The film takes the audience on a journey of questioning the protagonist and his motives. From Tomaz as a figure deserving of our pity and Magda as a helpless victim of her mother, an older woman, of course the pariah to a place where we start to understand that Tomaz is living alongside an evil that he believes he can escape and make his own retribution for; that he can decide his own punishment. It's important too that he's a man of high education, stable and loving home life and moral compass; that his act comes as a result of opportunity to do it and opportunity to hide it; not innate evil. Tomaz is a really difficult character.because you’ve got to love him and you’ve got to root for him, but he’s also got to be capable of being revealed as something more sinister. He’s an ex-soldier, you don’t know his nationality, he’s enigmatic. You get the feeling that he’s punishing himself for something that he’s done but for a long time, you don’t know why. He’s a man that’s isolated himself and he’s struggling with the idea of whether he’s allowed to forgive himself for this enormous wrong that he’s committed, that’s what we like about the story, this inner battle of morality. And what you learn about Tomaz very quickly is that he’s got an imposing physicality, but he’s also got puppy dog eyes and you definitely get lovable; but you can believe sinister. The film plays with a bending or warping sense of reality so rather than us always setting up an absolute truth to explore Tomaz sensory landscape with editing that uncoupled the sound or dialogue from the picture at points and so the film feels quite visceral.

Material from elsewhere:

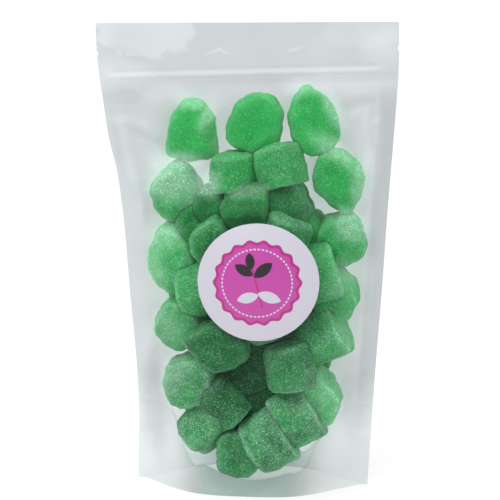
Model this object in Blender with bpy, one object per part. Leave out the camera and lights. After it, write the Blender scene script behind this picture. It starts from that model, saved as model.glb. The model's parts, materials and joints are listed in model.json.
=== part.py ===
"""A clear stand-up pouch of sugared spearmint leaf candy, sealed shut.

Three solids: the filled pouch with the candies it holds showing as bumps, the press-to-close
zip that runs through its header, and the round paper label on its front.
Metres, +Z up.  The front faces -Y and the pouch stands on z = 0.
"""
import math
import random

import bmesh
import bpy
import numpy as np

# ---- driving dimensions ---------------------------------------------------------------
MM = 0.001
GAP = 0.3 * MM              # free space between pieces that touch

BAG_WIDTH = 152.8 * MM      # flat width of the film, edge to edge, at the header
TOP_LEFT = 238.4 * MM       # height of the cut top edge at its left end
TOP_RIGHT = 235.9 * MM      # and at its right end: the cut is a little askew
SIDE_SEAL = 6.0 * MM        # width of the heat seal down each side
SEAL_THICK = 0.6 * MM       # two films pressed together

# The side edges pull in as the filling takes up the width: half widths at these heights.
LEFT_EDGE = ((0, 60.4), (52, 59.4), (100, 62.4), (146, 65.4), (164, 67.6), (180, 71.2),
             (198, 73.6), (214, 75.6), (226, 76.4), (240, 76.4))
RIGHT_EDGE = ((0, 61.2), (52, 64.6), (110, 69.0), (146, 71.4), (181, 74.2), (200, 75.6),
              (214, 76.4), (240, 76.4))

# The open base is a lens with straight fins at its two ends.
BASE_HALF_WIDTH = 60.8 * MM
BASE_DEPTH = 25.0 * MM      # from the plane of the side seals to the front edge
BASE_FIN_POWER = 3.25
BASE_LENS_POWER = 2.0

# How far the filling pushes each film out from the plane of the side seals, up the middle.
FILL_DEPTH = ((0, 21.5), (22, 26.0), (60, 31.0), (95, 31.5), (120, 29.0), (140, 25.0),
              (158, 19.5), (175, 14.0), (190, 10.5), (202, 6.0), (210, 1.5))
FILL_CENTRE = 3.0 * MM      # the filling lies a little to the right
FILL_HALF_WIDTH = 66.0 * MM
FILL_ROUNDNESS = 2.4

# One leaf candy.
LEAF_LENGTH = 30.0 * MM
LEAF_WIDTH = 27.0 * MM
LEAF_CAP = 10.0 * MM        # how far a candy's rim lies behind its crown
LEAF_CORNER = 2.6           # 2 is an ellipse, more is squarer

# The candies that press on the front film: x, z, width, height (mm), turn (degrees
# anticlockwise as seen from the front) and how far the crown stands past the fill depth.
FRONT_CANDIES = (
    (-27, 184, 27, 32, 0, 0.0), (5, 187, 26, 31, -18, 1.0), (34, 188, 26, 36, 12, 0.0),
    (-6, 163, 24, 20, 4, 1.0), (18, 166, 28, 20, 12, 2.5), (47, 157, 26, 34, 15, 0.0),
    (-36, 153, 26, 30, -10, 0.0), (2, 147, 23, 25, 0, -1.0), (21, 135, 23, 20, -25, 1.5),
    (-17, 131, 21, 25, -15, 1.5), (48, 129, 28, 26, -30, 0.0), (-37, 119, 27, 37, 8, 0.5),
    (-25, 104, 22, 27, 10, 1.5), (41, 112, 18, 33, 18, 2.0), (47, 102, 23, 30, 5, -1.0),
    (-37, 86, 18, 28, 12, 0.0), (-14, 76, 31, 26, -12, 2.0), (-29, 57, 30, 29, 35, 1.0),
    (42, 79, 26, 31, 25, 1.0), (24, 67, 27, 27, 10, 2.5), (-9, 45, 23, 23, 40, -1.5),
    (40, 50, 21, 31, 15, 0.0), (27, 39, 22, 36, 35, 2.0), (-23, 31, 25, 27, 25, 0.0),
    (-3, 19, 26, 25, 40, 0.5), (12, 26, 22, 34, 32, 3.0),
)

# The candies that press on the back film stand in staggered rows.  Above them the filling is
# one candy thick, and the flat sides of the same candies press on the back film.
ONE_LAYER = 150.0 * MM
FLAT_BACK = 13.8 * MM       # how far behind the plane of the side seals those flat sides lie
FLAT_RIM = 3.0 * MM         # how far such a side is rounded off at its rim
BACK_ROW_LOW = 17.0 * MM
BACK_ROW_HIGH = 138.0 * MM
BACK_ROW_PITCH = 26.0 * MM
BACK_PITCH = 28.0 * MM
BACK_JITTER = 4.0 * MM
BACK_SEED = 11
# Where the filling ends at the left and at the right, at these heights.
FILL_LEFT = ((0, 22), (12, 28), (30, 38), (57, 45), (86, 49), (120, 52), (153, 50), (184, 42))
FILL_RIGHT = ((0, 30), (20, 38), (39, 45), (50, 51), (79, 56), (129, 62), (157, 60), (188, 48))

# The press-to-close zip: a strip with a rounded track near each edge.
ZIP_HEIGHT_LEFT = 212.3 * MM
ZIP_HEIGHT_RIGHT = 213.7 * MM
ZIP_SPAN = (-70.0 * MM, 68.0 * MM)
ZIP_WIDE = 5.0 * MM
ZIP_STRIP_THICK = 1.1 * MM
ZIP_TRACK = 1.7 * MM        # width of a track
ZIP_TRACK_THICK = 2.4 * MM  # thickness through both tracks
ZIP_TRACK_STEPS = 5

# Tear notches, one in each side edge.
NOTCH_HEIGHT = 223.2 * MM
NOTCH_DEEP = 1.6 * MM
NOTCH_HIGH = 2.2 * MM

# The round paper label.
LABEL_WIDE = 60.2 * MM
LABEL_TALL = 57.6 * MM
LABEL_CENTRE_X = 8.9 * MM
LABEL_CENTRE_Z = 110.8 * MM
LABEL_THICK = 0.3 * MM
LABEL_OUT = 33.0 * MM       # from the plane of the side seals to the film under its middle
LABEL_BEND_ACROSS = 80.0 * MM
LABEL_BEND_UP = 130.0 * MM
LABEL_LEAN = 0.06           # its top leans back by this much for each metre of height
LABEL_RIM = 6.0 * MM        # the film stays smooth this far round the label
LABEL_RINGS = 7
LABEL_SPOKES = 48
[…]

When you first meet Magda, she’s scared and sad, she’s almost stereotype of how a male dominated society views women. We're servants, the male is the patriarch so it’s a comment on how ridiculous is it that Magda does all these things for Tomaz. The film plays with gender roles. How the mother being an old woman automatically makes her evil in this genre. That Magda professes herself entirely not in need of protection and yet we don’t question Tomaz enforcing himself on her. And it's always the intention to allow the film an element of slyness. For Magda, she has a plan, a trap for Tomaz to fall into even though she gives him chances not to fall for them. Sometimes the chances are quite hidden, sometimes they’re very obvious but he still doesn’t take that chance to escape, which says something about him. A sort of dark humor in it's more extreme moments and the 'Sister Claire' (Imelda Staunton) role really encapsulates that. Tomaz ends up becoming the source of the evil, Magda ends up becoming the rescuer and the older woman in the attic becomes a former victim.
An iconic marker of horror is the haunted house, which is the beating heart of "Amulet". The London modern day exteriors needs the realistic look and feel of a contemporary drama, the flashbacks have a sense of foreboding fairy tale and the modern day sections in Magda's house has the air of a classic horror in the style of 'Trouble Every Day' or Kusurski's 'Possession' which because of it's very unusual genre placement and, because it's very much grounded in gender war, becomes a touchstone reference. The Magda house interiors gives a sense of unsettling, paranoid feelings; high wide's of rooms or extremely low angles on faces. The film also plays with theatrical slides and pans to give the audience the sense of an unconscious impassive observer to the protagonist's moral degeneration. "Amulet" uses a lot of yellow in the house and a palette of faded yellows and browns that enhanced the sense of a classic horror element to it in these scenes so the sense of time period as well as place feels quite fluid. It breaks down the different spaces that the characters encounter in "Amulet". We've three very distinct worlds, the forest is very saturated and lush and that's to make you feel at home in that space, essentially another way of making the revelation of what’s happened there even more shocking. The house is supposed to be more somber and womb-like and then the blues of the real world are in contrast to that, giving three very different flavors, lulling you into a false sense of security.
"Amulet" demonstrates a hauntingly assured work constructed with frightening momentum. The film builds a profoundly restrained dread, unleashes a phantasmagorical nightmare seething with imagination and purpose. Approaching folklore with a fiery spirit, "Amulet" propels a terrifying morality tale into the realm of high art. A lot of the film is very technical, a lot of genre films, particularly horror are highly constructed films, made very much with the cinematography at the forefront. In a drama, you might allow the actors to really play within a space as they could if they’re on stage. You absolutely can’t do that with a horror film, everything is about specific, constructed shots, which the actors have to step into and do certain things to make it work.
Initially it’s a comment on victimization, which is huge in itself, but also on religion and who religion was created for. Usually a man, so then what's the woman’s role? It’s about how self-serving religion can be but there’s also a great deal of pain and fear and anger and abuse. It’s a feminist horror about forgiveness and we should all ask ourselves, whether forgiveness is ours to give or if we should take it from someone else. Also, if you look at a lot of horror films, there's the question of ‘are we deriving a voyeuristic pleasure from this because it’s about women being hunted or attacked. There are certain tropes around horror, certain expectations in terms of the victim and the savior and the film takes the audience’s comfort and complicity with that and turns it on it's head, messing with convention. Horror is always a response to societal conflict so whatever the topic is, film and horror especially, finds a way to hold a mirror up to that. So part of the subtext of "Amulet" might be around the shift in gender roles that have come up in recent years as more women join the conversation about being marginalized or abused. Women rising up, women having a voice, women taking control, as per the themes in our film, obviously feels like a reflection of current changes in society. It’s the moral issue that emerges from this film.